As industry standards and safety technologies evolve, we are making progress in reducing the number and rate of truck crashes, but there is still a long way to go before we achieve our ambition of ‘Vision Zero’.
The number of crashes involving trucks on our roads is still unacceptable and will continue to be unacceptable until every road user gets home safely, every day.
The Australian Trucking Association and our members have made countless submissions and appeared before many inquiries and committees, advocating for the hardworking businesses and people in our industry.
We have also worked closely with the regulator, safety experts and industry representatives as part of a community of organisations who want Australia to do better on road safety and who value evidence-based policy making.

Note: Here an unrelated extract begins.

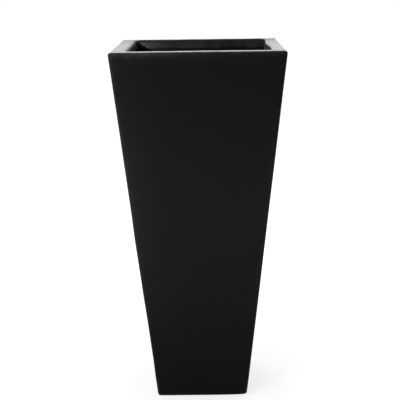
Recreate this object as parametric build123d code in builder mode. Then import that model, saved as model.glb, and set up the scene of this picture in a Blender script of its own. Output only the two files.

Earlier this year, the ATA gave evidence before the Joint Select Committee on Road Safety, which is inquiring into, and reporting on, the impact of road trauma and how to support the Australian Parliament’s resolve to reduce incidents on our roads.
This committee has done an outstanding job in connecting with industry and hearing from witnesses with unquestioned expertise in road safety, including Sal Petroccitto from the NHVR, Andrew King from 3M, Peter Frazer and Dr John Crozier.
The level of expertise and knowledge shared by this group, the ATA and our members is invaluable to the inquiry and the future of road safety in Australia.
We thank the committee for collaborating with industry in this process, but now call upon government to put practical measures into place.
There has been enough talk. Now is the time for action.
It is time for government to press on with the safe systems approach first adopted in the 2011 National Road Safety Strategy and prioritise safety in its approach to road spending.
We need safer roads, safer vehicles, better safety systems, and better information to link it all together.
We especially need more and better truck rest areas — and are making progress.
In the ATA’s submission to the Joint Select Committee on Road Safety, we noted that rest areas on Australia’s major highway were not eligible for funding under the Heavy Vehicle Safety and Productivity Program. However, under round seven of the program announced in March, those rest areas can now be funded.
But we still need consistent standards for building rest areas, including basic amenities like toilets, water and shade. The road is a truck driver’s workplace; they deserve to have reasonable access to facilities like any other worker.
To achieve the shared ambition of ‘Vision Zero’, we call on government to bring in proven safety technologies, with the ATA’s current focus in this area: advanced emergency braking for new trucks.
Data shows that if this were implemented with an extension of mandatory electronic stability control to new rigid trucks, the technology would save 102 lives and prevent 2,564 serious injuries.
Our members are working now on how to roll out the technology: rigid trucks first and then prime movers later, given the concerns that have been raised about the performance of the technology on multi-combination trucks.
In its hearing on 20 July, the committee heard from witnesses who advocated for better road crash data and no-blame safety investigations. The ATA has joined its voice to those calls.
Currently, road crashes are investigated through the police and the coronial system. These investigations are focused on legal blame, not making systemic safety recommendations.
In contrast, the Australian Transport Safety Bureau conducts independent, no-blame safety investigations of crashes and other safety occurrences in the aviation, marine and rail modes of transport. Introducing ATSB investigations of road crashes involving trucks would supplement, existing police and coronial investigations and provide valuable insights for improving safety.
To achieve our ambition of ‘Vision Zero’ we must explore every possible avenue and listen to the recommendations of safety experts.
Any truck crash or fatality is one too many. There is no time to waste – our country’s leaders must take action.